# [Required task]
Read the data and repeat all of it exactly.

--- Information supplied ---

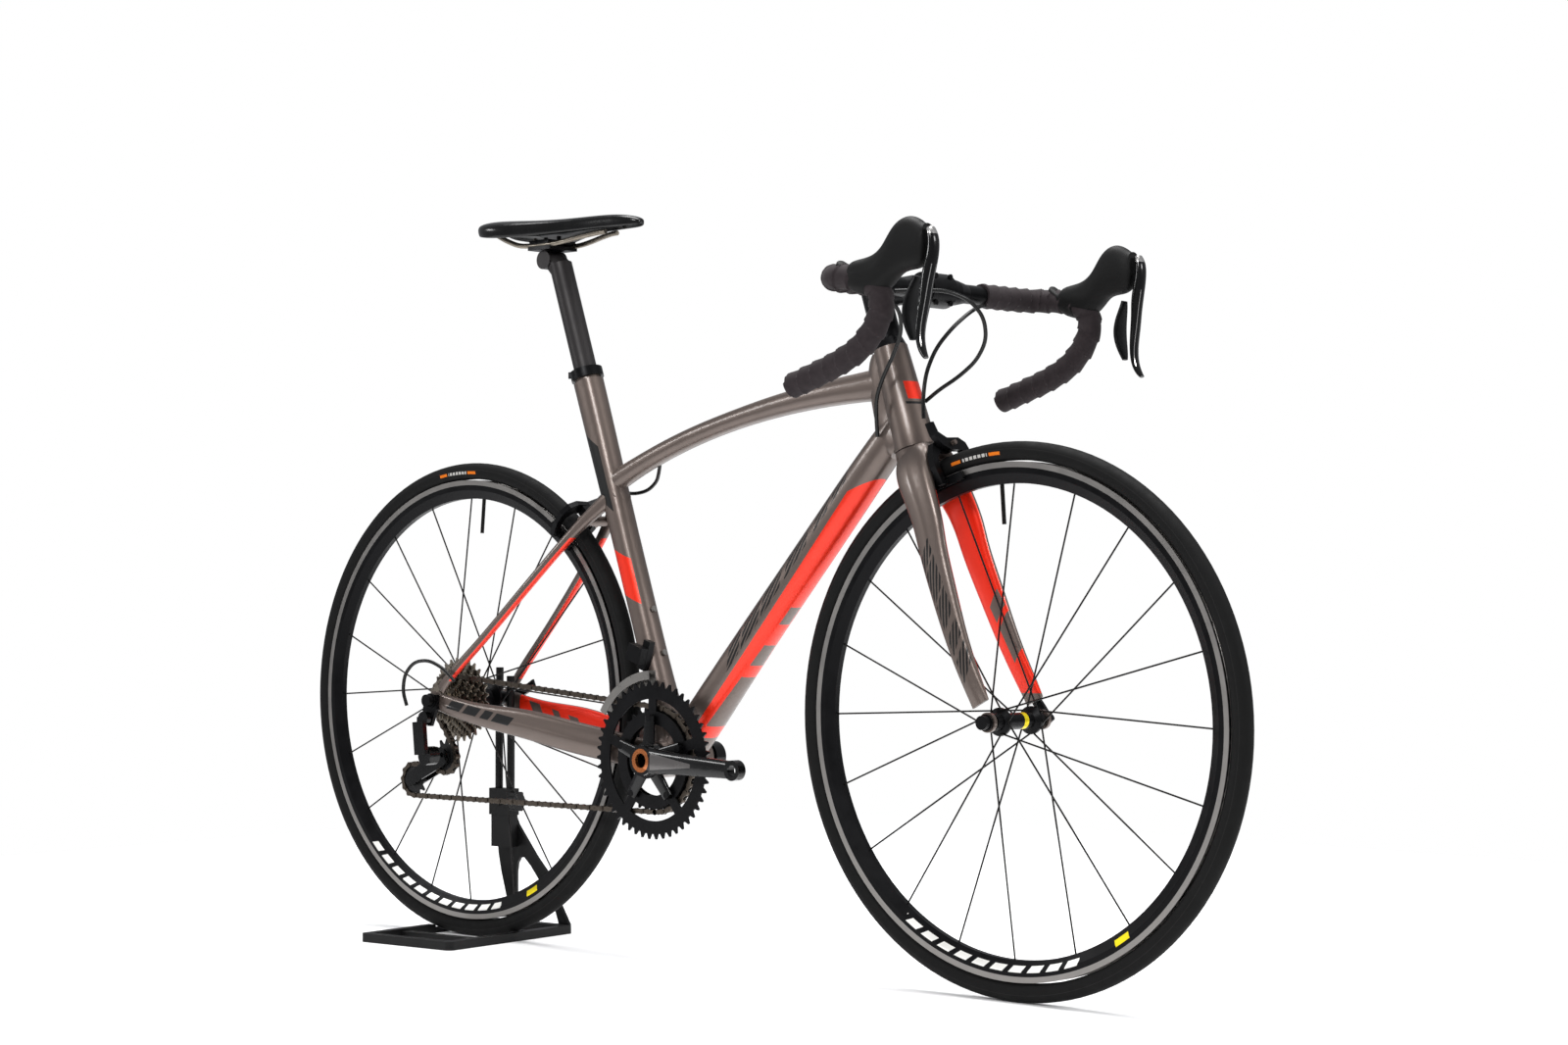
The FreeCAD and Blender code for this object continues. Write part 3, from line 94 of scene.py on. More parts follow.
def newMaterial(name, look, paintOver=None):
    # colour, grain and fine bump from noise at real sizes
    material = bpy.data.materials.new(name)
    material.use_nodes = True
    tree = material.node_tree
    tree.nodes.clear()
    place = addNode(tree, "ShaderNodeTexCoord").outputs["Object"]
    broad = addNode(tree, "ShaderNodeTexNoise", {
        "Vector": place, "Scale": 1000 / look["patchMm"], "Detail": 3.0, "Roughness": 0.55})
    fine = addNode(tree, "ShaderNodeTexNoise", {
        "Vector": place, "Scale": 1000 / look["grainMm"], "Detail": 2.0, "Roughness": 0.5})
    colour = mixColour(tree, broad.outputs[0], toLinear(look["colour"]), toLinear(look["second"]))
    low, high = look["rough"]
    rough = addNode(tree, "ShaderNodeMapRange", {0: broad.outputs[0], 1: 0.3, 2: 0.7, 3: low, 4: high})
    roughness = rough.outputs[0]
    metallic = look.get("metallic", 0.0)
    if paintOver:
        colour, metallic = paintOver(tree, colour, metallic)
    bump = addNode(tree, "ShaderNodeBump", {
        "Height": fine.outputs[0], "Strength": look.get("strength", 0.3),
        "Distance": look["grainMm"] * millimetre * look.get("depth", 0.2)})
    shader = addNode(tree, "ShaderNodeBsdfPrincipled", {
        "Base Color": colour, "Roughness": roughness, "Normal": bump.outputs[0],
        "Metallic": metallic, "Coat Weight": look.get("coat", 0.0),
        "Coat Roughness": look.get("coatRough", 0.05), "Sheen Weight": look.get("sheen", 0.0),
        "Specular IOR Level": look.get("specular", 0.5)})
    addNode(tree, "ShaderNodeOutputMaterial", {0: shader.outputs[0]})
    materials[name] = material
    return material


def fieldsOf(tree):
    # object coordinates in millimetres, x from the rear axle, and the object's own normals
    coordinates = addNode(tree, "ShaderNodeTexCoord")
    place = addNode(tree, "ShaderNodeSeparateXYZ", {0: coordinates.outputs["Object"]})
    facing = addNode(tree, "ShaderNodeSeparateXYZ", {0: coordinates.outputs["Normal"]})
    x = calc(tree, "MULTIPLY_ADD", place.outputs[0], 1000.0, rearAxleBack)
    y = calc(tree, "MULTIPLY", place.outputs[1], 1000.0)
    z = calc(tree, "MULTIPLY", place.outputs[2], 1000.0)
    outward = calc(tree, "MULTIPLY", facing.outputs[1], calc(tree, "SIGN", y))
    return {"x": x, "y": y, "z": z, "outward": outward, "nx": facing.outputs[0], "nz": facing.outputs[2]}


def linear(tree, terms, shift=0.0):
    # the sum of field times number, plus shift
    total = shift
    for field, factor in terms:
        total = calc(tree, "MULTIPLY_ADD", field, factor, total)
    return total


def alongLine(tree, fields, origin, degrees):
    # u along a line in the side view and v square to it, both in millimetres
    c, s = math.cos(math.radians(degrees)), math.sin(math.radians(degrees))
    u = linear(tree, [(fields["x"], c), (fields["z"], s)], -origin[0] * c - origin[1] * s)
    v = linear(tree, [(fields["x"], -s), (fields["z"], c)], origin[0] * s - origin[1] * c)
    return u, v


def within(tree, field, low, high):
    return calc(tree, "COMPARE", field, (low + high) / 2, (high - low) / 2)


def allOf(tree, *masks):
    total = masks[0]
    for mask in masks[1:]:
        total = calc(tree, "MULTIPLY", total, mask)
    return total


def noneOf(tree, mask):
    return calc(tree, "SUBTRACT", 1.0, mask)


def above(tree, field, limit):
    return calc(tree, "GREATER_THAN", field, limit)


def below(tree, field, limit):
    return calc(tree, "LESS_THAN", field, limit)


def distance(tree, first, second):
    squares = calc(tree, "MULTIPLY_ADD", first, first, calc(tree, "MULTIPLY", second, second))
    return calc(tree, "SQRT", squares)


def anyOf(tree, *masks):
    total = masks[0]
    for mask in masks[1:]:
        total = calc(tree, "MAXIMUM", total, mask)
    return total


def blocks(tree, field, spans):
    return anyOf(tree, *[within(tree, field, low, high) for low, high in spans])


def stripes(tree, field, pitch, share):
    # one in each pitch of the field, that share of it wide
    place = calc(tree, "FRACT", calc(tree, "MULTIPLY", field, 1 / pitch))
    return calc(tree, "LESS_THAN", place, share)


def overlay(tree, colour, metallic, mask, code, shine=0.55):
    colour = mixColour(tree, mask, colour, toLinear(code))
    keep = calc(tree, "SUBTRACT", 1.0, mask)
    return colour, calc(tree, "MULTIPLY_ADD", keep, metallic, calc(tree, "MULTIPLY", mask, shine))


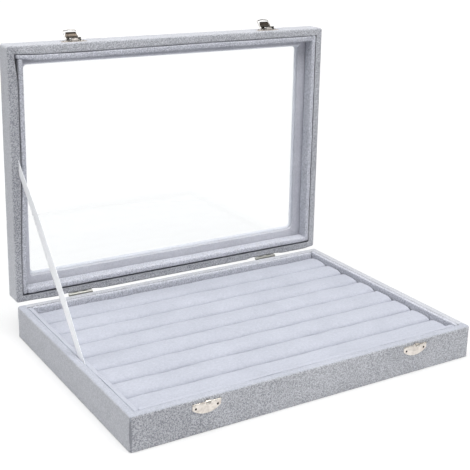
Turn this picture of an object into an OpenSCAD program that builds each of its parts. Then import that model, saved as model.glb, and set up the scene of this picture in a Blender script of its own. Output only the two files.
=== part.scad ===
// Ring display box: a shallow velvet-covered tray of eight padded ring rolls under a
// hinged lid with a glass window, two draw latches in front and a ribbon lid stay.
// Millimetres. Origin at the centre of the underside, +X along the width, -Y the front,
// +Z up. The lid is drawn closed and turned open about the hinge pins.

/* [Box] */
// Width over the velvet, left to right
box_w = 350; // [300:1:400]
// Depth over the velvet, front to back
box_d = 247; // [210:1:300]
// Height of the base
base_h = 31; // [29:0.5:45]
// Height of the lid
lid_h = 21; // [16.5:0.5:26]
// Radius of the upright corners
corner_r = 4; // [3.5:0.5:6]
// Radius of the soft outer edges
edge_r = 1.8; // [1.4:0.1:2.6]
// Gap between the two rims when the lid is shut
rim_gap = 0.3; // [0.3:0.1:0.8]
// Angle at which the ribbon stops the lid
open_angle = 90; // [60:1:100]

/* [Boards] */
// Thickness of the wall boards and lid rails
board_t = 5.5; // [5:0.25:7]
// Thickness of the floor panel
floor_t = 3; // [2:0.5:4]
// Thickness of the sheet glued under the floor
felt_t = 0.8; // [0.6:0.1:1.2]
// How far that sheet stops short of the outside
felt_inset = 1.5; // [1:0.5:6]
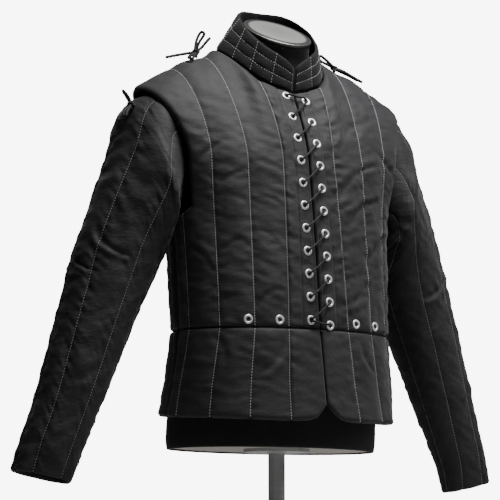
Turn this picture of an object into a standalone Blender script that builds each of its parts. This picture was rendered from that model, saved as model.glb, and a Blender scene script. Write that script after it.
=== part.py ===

---

# [Finished exercise]
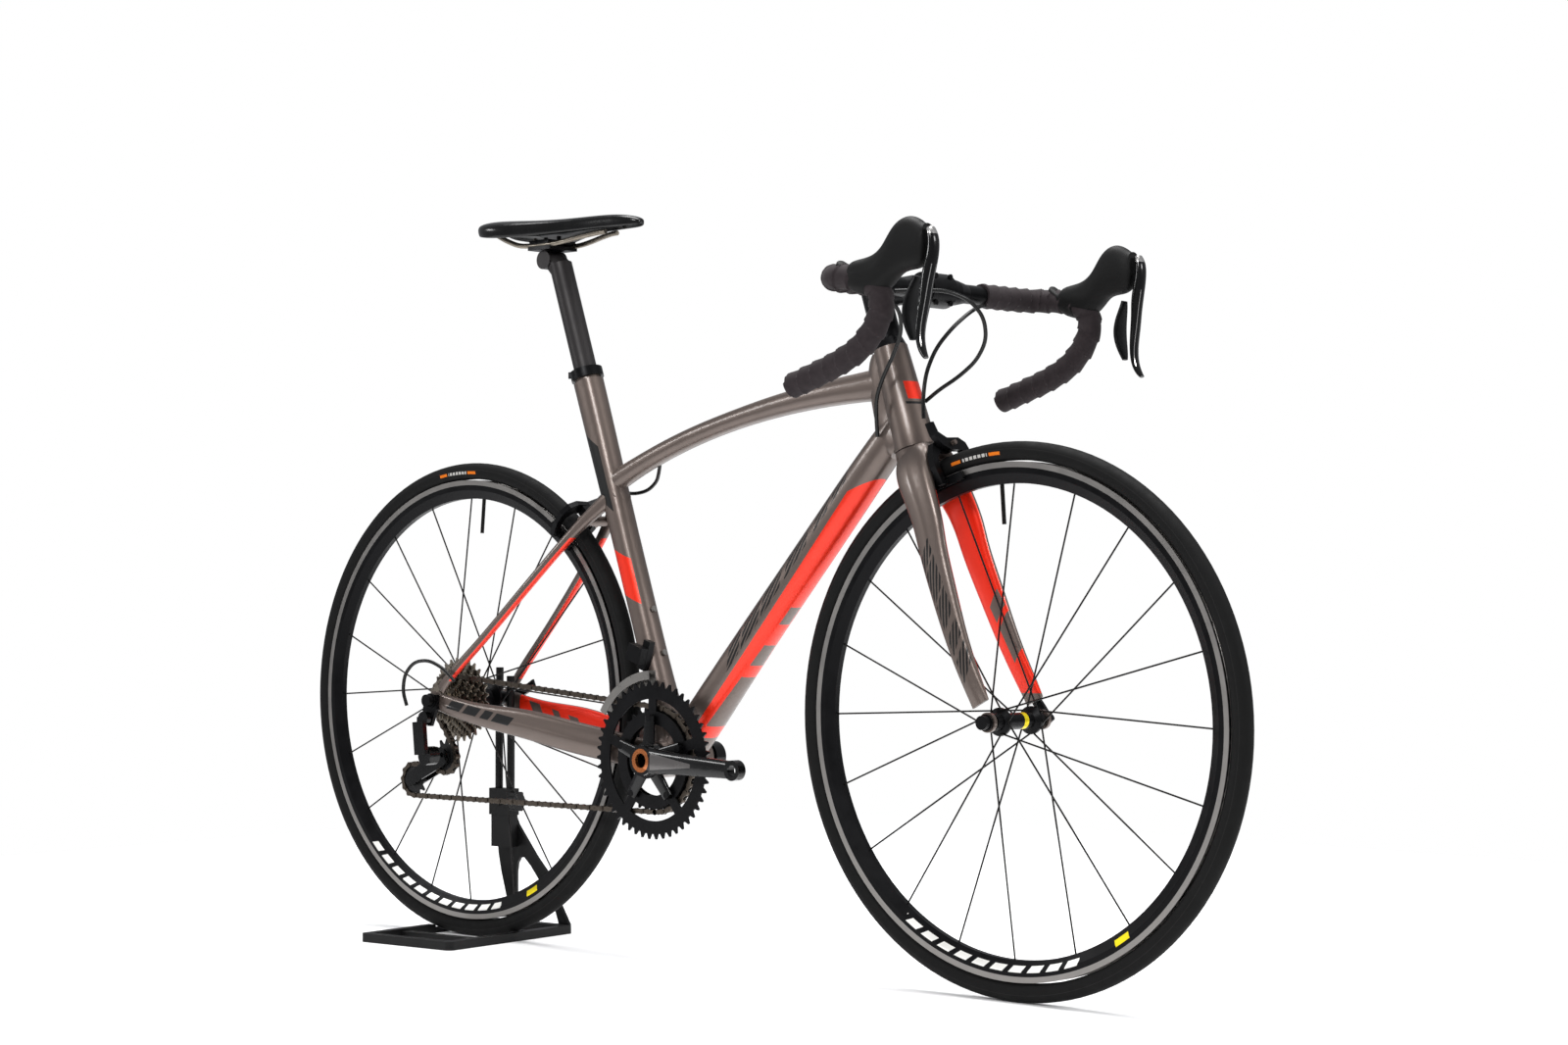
The FreeCAD and Blender code for this object continues. Write part 3, from line 94 of scene.py on. More parts follow.
def newMaterial(name, look, paintOver=None):
    # colour, grain and fine bump from noise at real sizes
    material = bpy.data.materials.new(name)
    material.use_nodes = True
    tree = material.node_tree
    tree.nodes.clear()
    place = addNode(tree, "ShaderNodeTexCoord").outputs["Object"]
    broad = addNode(tree, "ShaderNodeTexNoise", {
        "Vector": place, "Scale": 1000 / look["patchMm"], "Detail": 3.0, "Roughness": 0.55})
    fine = addNode(tree, "ShaderNodeTexNoise", {
        "Vector": place, "Scale": 1000 / look["grainMm"], "Detail": 2.0, "Roughness": 0.5})
    colour = mixColour(tree, broad.outputs[0], toLinear(look["colour"]), toLinear(look["second"]))
    low, high = look["rough"]
    rough = addNode(tree, "ShaderNodeMapRange", {0: broad.outputs[0], 1: 0.3, 2: 0.7, 3: low, 4: high})
    roughness = rough.outputs[0]
    metallic = look.get("metallic", 0.0)
    if paintOver:
        colour, metallic = paintOver(tree, colour, metallic)
    bump = addNode(tree, "ShaderNodeBump", {
        "Height": fine.outputs[0], "Strength": look.get("strength", 0.3),
        "Distance": look["grainMm"] * millimetre * look.get("depth", 0.2)})
    shader = addNode(tree, "ShaderNodeBsdfPrincipled", {
        "Base Color": colour, "Roughness": roughness, "Normal": bump.outputs[0],
        "Metallic": metallic, "Coat Weight": look.get("coat", 0.0),
        "Coat Roughness": look.get("coatRough", 0.05), "Sheen Weight": look.get("sheen", 0.0),
        "Specular IOR Level": look.get("specular", 0.5)})
    addNode(tree, "ShaderNodeOutputMaterial", {0: shader.outputs[0]})
    materials[name] = material
    return material


def fieldsOf(tree):
    # object coordinates in millimetres, x from the rear axle, and the object's own normals
    coordinates = addNode(tree, "ShaderNodeTexCoord")
    place = addNode(tree, "ShaderNodeSeparateXYZ", {0: coordinates.outputs["Object"]})
    facing = addNode(tree, "ShaderNodeSeparateXYZ", {0: coordinates.outputs["Normal"]})
    x = calc(tree, "MULTIPLY_ADD", place.outputs[0], 1000.0, rearAxleBack)
    y = calc(tree, "MULTIPLY", place.outputs[1], 1000.0)
    z = calc(tree, "MULTIPLY", place.outputs[2], 1000.0)
    outward = calc(tree, "MULTIPLY", facing.outputs[1], calc(tree, "SIGN", y))
    return {"x": x, "y": y, "z": z, "outward": outward, "nx": facing.outputs[0], "nz": facing.outputs[2]}


def linear(tree, terms, shift=0.0):
    # the sum of field times number, plus shift
    total = shift
    for field, factor in terms:
        total = calc(tree, "MULTIPLY_ADD", field, factor, total)
    return total


def alongLine(tree, fields, origin, degrees):
    # u along a line in the side view and v square to it, both in millimetres
    c, s = math.cos(math.radians(degrees)), math.sin(math.radians(degrees))
    u = linear(tree, [(fields["x"], c), (fields["z"], s)], -origin[0] * c - origin[1] * s)
    v = linear(tree, [(fields["x"], -s), (fields["z"], c)], origin[0] * s - origin[1] * c)
    return u, v


def within(tree, field, low, high):
    return calc(tree, "COMPARE", field, (low + high) / 2, (high - low) / 2)


def allOf(tree, *masks):
    total = masks[0]
    for mask in masks[1:]:
        total = calc(tree, "MULTIPLY", total, mask)
    return total


def noneOf(tree, mask):
    return calc(tree, "SUBTRACT", 1.0, mask)


def above(tree, field, limit):
    return calc(tree, "GREATER_THAN", field, limit)


def below(tree, field, limit):
    return calc(tree, "LESS_THAN", field, limit)


def distance(tree, first, second):
    squares = calc(tree, "MULTIPLY_ADD", first, first, calc(tree, "MULTIPLY", second, second))
    return calc(tree, "SQRT", squares)


def anyOf(tree, *masks):
    total = masks[0]
    for mask in masks[1:]:
        total = calc(tree, "MAXIMUM", total, mask)
    return total


def blocks(tree, field, spans):
    return anyOf(tree, *[within(tree, field, low, high) for low, high in spans])


def stripes(tree, field, pitch, share):
    # one in each pitch of the field, that share of it wide
    place = calc(tree, "FRACT", calc(tree, "MULTIPLY", field, 1 / pitch))
    return calc(tree, "LESS_THAN", place, share)


def overlay(tree, colour, metallic, mask, code, shine=0.55):
    colour = mixColour(tree, mask, colour, toLinear(code))
    keep = calc(tree, "SUBTRACT", 1.0, mask)
    return colour, calc(tree, "MULTIPLY_ADD", keep, metallic, calc(tree, "MULTIPLY", mask, shine))


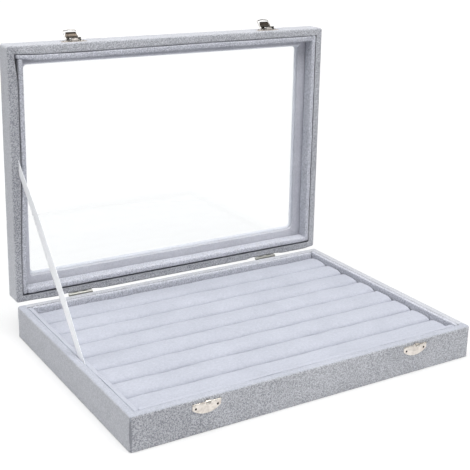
Turn this picture of an object into an OpenSCAD program that builds each of its parts. Then import that model, saved as model.glb, and set up the scene of this picture in a Blender script of its own. Output only the two files.
=== part.scad ===
// Ring display box: a shallow velvet-covered tray of eight padded ring rolls under a
// hinged lid with a glass window, two draw latches in front and a ribbon lid stay.
// Millimetres. Origin at the centre of the underside, +X along the width, -Y the front,
// +Z up. The lid is drawn closed and turned open about the hinge pins.

/* [Box] */
// Width over the velvet, left to right
box_w = 350; // [300:1:400]
// Depth over the velvet, front to back
box_d = 247; // [210:1:300]
// Height of the base
base_h = 31; // [29:0.5:45]
// Height of the lid
lid_h = 21; // [16.5:0.5:26]
// Radius of the upright corners
corner_r = 4; // [3.5:0.5:6]
// Radius of the soft outer edges
edge_r = 1.8; // [1.4:0.1:2.6]
// Gap between the two rims when the lid is shut
rim_gap = 0.3; // [0.3:0.1:0.8]
// Angle at which the ribbon stops the lid
open_angle = 90; // [60:1:100]

/* [Boards] */
// Thickness of the wall boards and lid rails
board_t = 5.5; // [5:0.25:7]
// Thickness of the floor panel
floor_t = 3; // [2:0.5:4]
// Thickness of the sheet glued under the floor
felt_t = 0.8; // [0.6:0.1:1.2]
// How far that sheet stops short of the outside
felt_inset = 1.5; // [1:0.5:6]
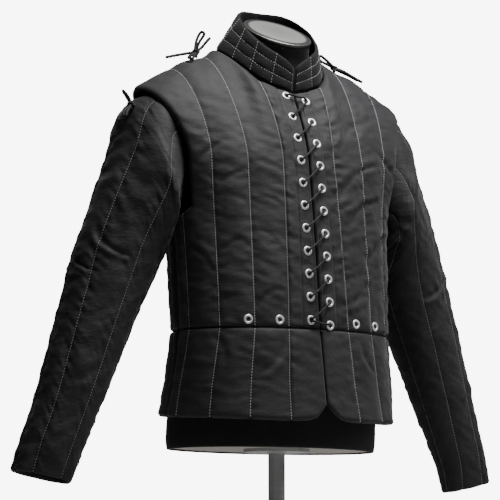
Turn this picture of an object into a standalone Blender script that builds each of its parts. This picture was rendered from that model, saved as model.glb, and a Blender scene script. Write that script after it.
=== part.py ===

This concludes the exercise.